Moorlands’ own Robert “Jock” Muir is on the front cover of Drinking in the Rivers, Volume One, in his customary spot at the bar in the Tailem Bend Hotel.

Author Colin Whelan describes the scene:

Outside the pub there’s a single vehicle, a very well-used red ute right at the front door, and when I go in, there’s an even more used old hat, on a very used old head, right in front of the taps. Hanging from the bar beside him there’s an old walking stick and if you were going to describe this little bloke as wiry, it’d be the barbed variety. Yellow, tobacco-stained moustache cascades down to grey whiskers drooping a good few inches past his hidden chin. Filthy spectacles span a nose which has been non-professionally rearranged at least once and a folded, furrowed face that looks like an aerial shot of the channel country far to the north when it’s not seen rain for years. For a jockey of a bloke his fingers are long but gnarled with arthritis, age and a life of toil. Born just back up the river at Mannum but with Scottish heritage, this is Jock.

Over 350 pages, the book tells tales from the dozens of front bars Whelan visited up and down the river.

Yet the other photos on the book’s cover were all taken in South Australia, too: the Swan Reach Hotel, a ruin at Morgan and Meningie’s Uncle D, Derek Gollan, “possibly the most interesting, insightful, fascinating, gentle person I met on my journey, a wealth of knowledge”.

Mannum’s Peter “Beachy” Raison is opposite the title page.

“Some of my best hosts were in South Australia,” Whelan told Murray Bridge News.

“SA has some amazing pubs along the river.”

Peter “Beachy” Raison, left, is another Murraylands publican who features in Colin Whelan’s new book.
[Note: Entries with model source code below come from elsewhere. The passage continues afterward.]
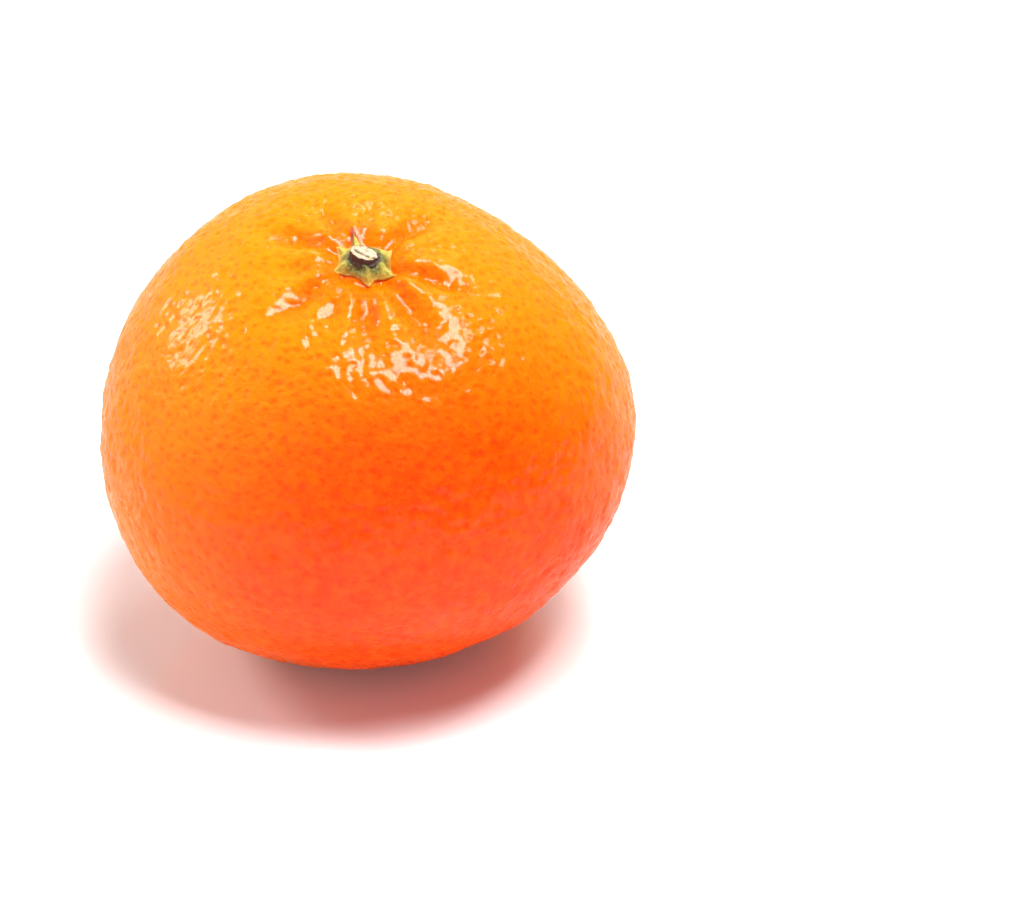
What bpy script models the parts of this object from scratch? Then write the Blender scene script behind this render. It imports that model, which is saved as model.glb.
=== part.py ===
"""A whole ripe mandarin as picked: the fruit, the green calyx on its stem end and the cut stub of its stalk.

World frame: metres, +Z up. The fruit stands on the plane z = 0 on a small flat spot centred on the origin.
Fruit frame: origin at the middle of the fruit, +Z along its own axis towards the stem end. That axis leans
from world +Z towards world -Y, because the fruit rests beside its blossom end and not on it.
Angles are in degrees: azimuth from +X towards +Y about an axis, and polar from the stem end.
"""

import math

import bmesh
import bpy
from mathutils import Matrix, Vector

MM = 0.001

# The fruit's form
EQUATOR_RADIUS = 32.2 * MM
AXIS_HALF_HEIGHT = 28.2 * MM
SHOULDER_POWER = 1.89  # 2 is an ellipse, less is a little more pointed, more is squarer
LEAN = 14.5
LEAN_TOWARDS = 268.0  # world azimuth
REST_DEPTH = 0.9 * MM  # how far the rind is pressed in where it stands

# The hollows at the two ends: depth, and the polar angle over which each fades
STEM_BASIN_DEPTH = 2.2 * MM
STEM_BASIN_SPREAD = 24.0
BLOSSOM_DIMPLE_DEPTH = 1.2 * MM
BLOSSOM_DIMPLE_SPREAD = 12.0

# The puffed rim of rind round the calyx: height, polar angle of its crest, and angle over which it fades
RIM_HEIGHT = 0.8 * MM
RIM_POLAR = 12.5
RIM_SPREAD = 4.5

# Broad unevenness: (azimuth, polar, spread, height), where a minus height is a flattened shoulder
SWELLINGS = (
    (37.0, 60.0, 37.0, -2.0 * MM),
    (122.0, 51.0, 39.0, 0.7 * MM),
    (216.0, 119.0, 34.0, 2.2 * MM),
)

# Furrows that run out from the stalk: (azimuth, depth, polar angle where it has faded out)
FURROWS = (
    (20.0, 0.60 * MM, 28.0),
    (50.0, 1.35 * MM, 36.0),
    (88.0, 1.00 * MM, 24.0),
    (117.0, 1.10 * MM, 32.0),
    (150.0, 1.55 * MM, 34.0),
    (187.0, 0.80 * MM, 28.0),
    (218.0, 1.20 * MM, 38.0),
    (245.0, 0.75 * MM, 34.0),
    (273.0, 1.30 * MM, 36.0),
    (308.0, 1.50 * MM, 40.0),
    (347.0, 1.55 * MM, 37.0),
)
FURROW_START = 3.5  # polar angle where every furrow begins, under the calyx
FURROW_FULL = 8.0  # polar angle by which it has its whole depth
FURROW_FADE = 0.45  # the share of its reach at which it starts to fade
FURROW_WIDTH = 1.1 * MM  # half width at the stalk
FURROW_FLARE = 0.09  # half width that it gains for each unit of distance from the stalk

# The calyx: a low green star of joined sepals
CALYX_COLLAR = 1.05 * MM  # how far its round middle stands out past the stub
CALYX_OFFSET = 0.45 * MM  # how far it grows out of true, and the azimuth to which it does
CALYX_OFFSET_TOWARDS = 90.0
SEPALS = (  # (azimuth, how far the sepal's point stands out past the round middle)
    (38.0, 1.0 * MM),
    (107.0, 1.6 * MM),
    (140.0, 1.3 * MM),
    (198.0, 1.0 * MM),
    (280.0, 1.0 * MM),
    (334.0, 1.6 * MM),
)
SEPAL_TAPER = 13.0  # degrees from a sepal's middle over which its length falls by a factor of e
CALYX_THICKNESS = 0.45 * MM
CALYX_EDGE = 0.40 * MM

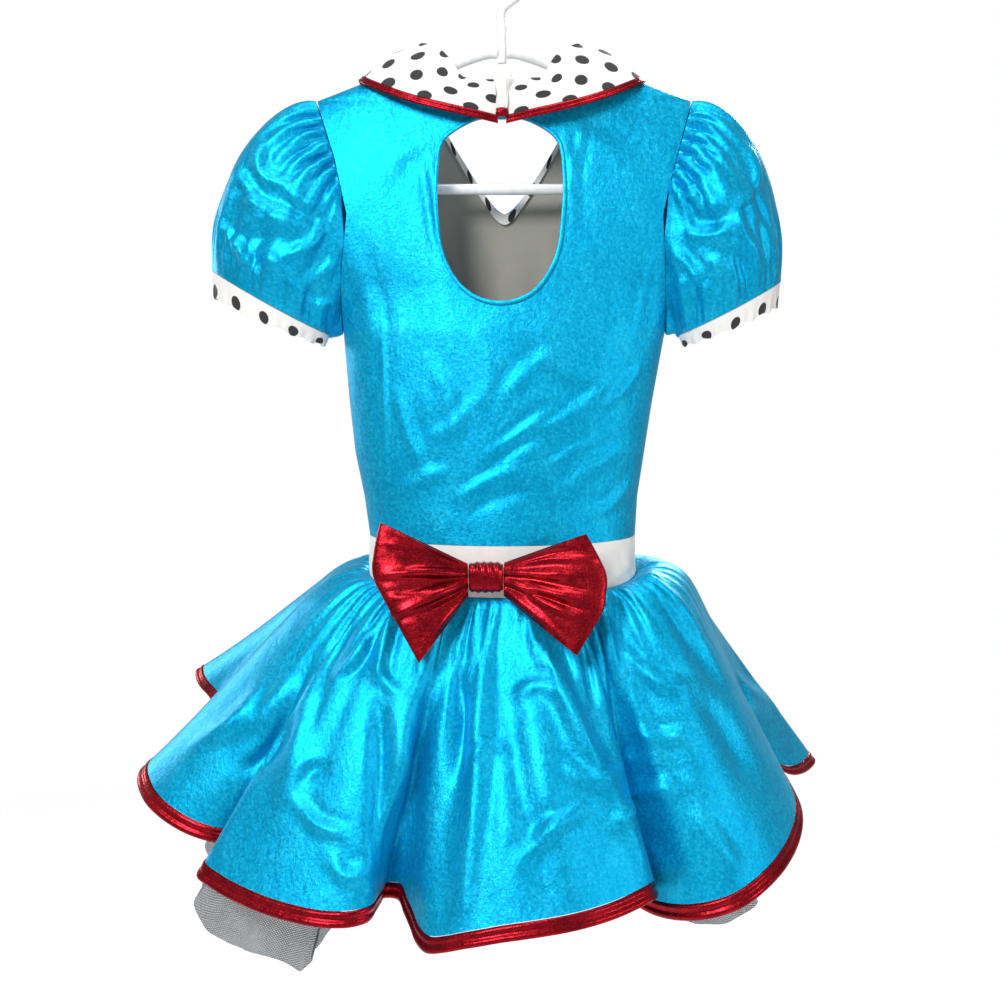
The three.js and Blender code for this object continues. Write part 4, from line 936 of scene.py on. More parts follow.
# %% [markdown]
# ## Sleeves and cuffs
# A short puffed sleeve is gathered into the armhole and again into the cuff. Each sleeve is a tube of curves
# from the armhole to the cuff. The sharp satin folds are charted from behind, and the front has its own set
# mirrored from the other sleeve, as both hang the same way.

# %% Shapes of the sleeves
# crown: the cap's rise; upper and lower: a cuff's edge as outer x, z and inner x, z; dots: their shift
SLEEVES = [
    dict(name="left", side=-1, crown=108,
         upper=(-264, -289, -158, -348), lower=(-263, -314, -163, -358), dots=(2.0, 2.5)),
    dict(name="right", side=1, crown=101,
         upper=(254, -299, 162, -348), lower=(251, -322, 167, -358), dots=(9.0, 2.5))]
# how many places each row of the armhole gets, from the shoulder down, and which rows are gathered
SLEEVE_SPLITS = [1, 1, 3, 5, 6, 2, 2, 2]
GATHERED_ROWS = (2, 3, 4)
PIT_ROW = 4
CUFF_HALF_DEPTH = 33
# part of the way, gathers of the cap, folds, gathers at the cuff
SLEEVE_RINGS = np.array([
    (0, 0, 0, 0), (0.05, 2.4, 0, 0), (0.17, 2.6, 1.2, 0), (0.36, 1.2, 3.2, 0),
    (0.6, 0, 3.5, 0.6), (0.86, 0, 1.0, 2.2), (1, 0, 0, 0)])
LEFT_SLEEVE_CREASES = charted([
    (322, 118, 305, 122, 285, 128, 2.2, 1.6), (325, 128, 306, 134, 288, 142, 2.2, 1.6),
    (327, 138, 308, 144, 290, 150, 2.4, 1.8), (329, 148, 312, 154, 296, 162, 2.4, 1.8),
    (331, 157, 315, 166, 303, 177, 2.4, 1.6), (334, 167, 322, 177, 312, 186, 2.4, 1.4),
    (318, 108, 300, 110, 280, 118, 2.4, 1.4), (257, 140, 263, 175, 292, 186, 5.5, 4.0),
    (292, 186, 308, 174, 325, 168, 4, 2.5), (275, 195, 300, 212, 322, 222, 6, -3.5),
    (219, 225, 242, 252, 260, 282, 4.5, 3.0), (275, 262, 306, 248, 331, 222, 5, 3.2),
    (331, 222, 336, 205, 334, 190, 4, 2.0), (232, 200, 262, 205, 282, 222, 5, 2.8),
    (240, 235, 265, 238, 300, 236, 9, -4.0), (300, 290, 318, 275, 335, 262, 5, 2.0),
    (225, 240, 222, 262, 225, 280, 6, 2.0), (232, 170, 250, 190, 262, 222, 5, 2.4),
    (262, 250, 285, 272, 300, 300, 5, 2.4), (305, 300, 320, 305, 332, 300, 4, 1.8)],
    SLEEVE_DEPTH, rise=1.35)
RIGHT_SLEEVE_CREASES = charted([
    (690, 118, 705, 120, 725, 130, 2.2, 1.5), (690, 135, 702, 135, 715, 141, 2.2, 1.6),
    (688, 145, 702, 148, 728, 155, 2.4, 2.0), (686, 156, 700, 160, 720, 168, 2.4, 1.8),
    (684, 166, 698, 172, 715, 182, 2.4, 1.6), (680, 178, 692, 184, 705, 190, 2.2, 1.4),
    (750, 142, 758, 175, 748, 199, 5, 3.5), (748, 199, 741, 201, 734, 204, 4, 2.5),
    (735, 204, 739, 228, 760, 262, 4.5, 3.2), (676, 192, 690, 196, 702, 194, 5, 2.0),
    (682, 232, 710, 236, 738, 224, 5.5, 3.2), (690, 213, 712, 220, 730, 212, 7, -3.2),
    (708, 256, 714, 265, 718, 275, 6, 2.5), (762, 225, 770, 245, 772, 265, 5, 2.2),
    (700, 270, 690, 280, 675, 290, 5, 2.0), (725, 250, 740, 262, 745, 280, 8, -3.0),
    (672, 250, 690, 268, 704, 292, 5, 2.2), (742, 170, 752, 210, 772, 236, 4, 2.0)],
    SLEEVE_DEPTH, rise=1.35)


def armhole_line(grid, normals, column):
    places, outward, gathered = [], [], []
    for k, splits in enumerate(SLEEVE_SPLITS):
        high = TOP_ROW - k
        for n in range(splits):
            t = n / splits
            place = mix(grid[column, high], grid[column, high - 1], t)
            normal = unit(mix(normals[column, high], normals[column, high - 1], t))
            place = place + np.array([np.sign(place[0]) * (SEAM + 0.2 + 2 * abs(normal[0])), 0, 0])
            places.append(place)
            outward.append(normal)
            gathered.append(k in GATHERED_ROWS)
    return places, outward, gathered


def bezier(p0, p1, p2, p3, t):
    t = np.asarray(t)[:, None]
    return (1 - t) ** 3 * p0 + 3 * (1 - t) ** 2 * t * p1 + 3 * (1 - t) * t**2 * p2 + t**3 * p3


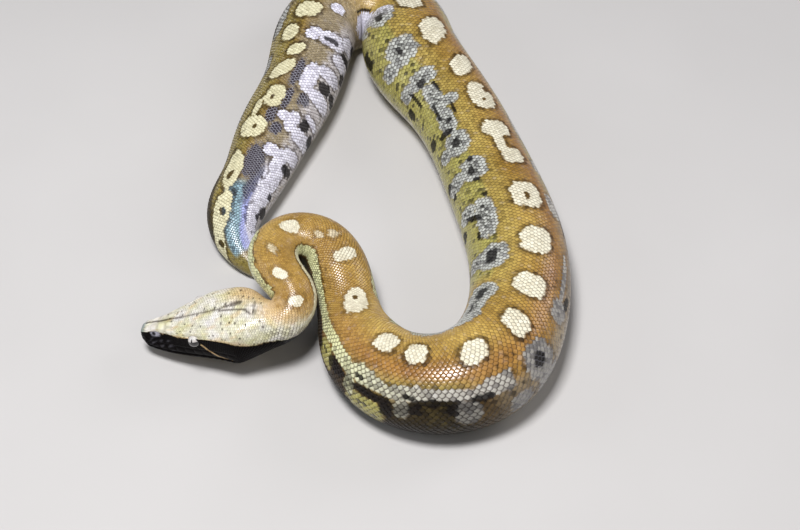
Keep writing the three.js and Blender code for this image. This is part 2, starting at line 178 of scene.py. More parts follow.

Photo: Colin Whelan.

Riding his motorbike from town to town and stopping at every hotel along the way wasn’t hard work for Whelan, a self-described “pub afficionado” who was previously a photographer for the National Rugby League, and who spent five or six years reviewing bush pubs for a motorcycling magazine.

Over time he learned that the best stories were the ones you traded for an old tale of your own.

He learned that blow-ins from Sydney were the only ones who took their wallets and keys with them when they went to the toilet.

And he learned that he could tell a good pub by the time he ordered a second drink.

“I’ll say ‘the same again thanks, mate’,” he said.

“If they know what I’ve had, you can see (the staff) have taken some interest.

“If they ask ‘what was it again?’, if it’s like that, you move on.”

New Holland Publishers asked him for 90,000 words for Drinking in the Rivers, Volume One.

He sent them 140,000, but they still found it interesting enough to publish in full.

What did some of the locals featured in the book think about the finished product?

When Mr Muir was asked about his growing fame – after all, his portrait had already won a photography prize for Doris Connolly in 2019 – and about the fact that a poem of his was included in Whelan’s book, he gave a verbal shrug.

Did he ever imagine he’d be on the front cover of a book?

“No.”

Drinking in the Rivers, Volume One is out now.


Editor’s note: Thanks to the reader who encouraged Jock to get in touch.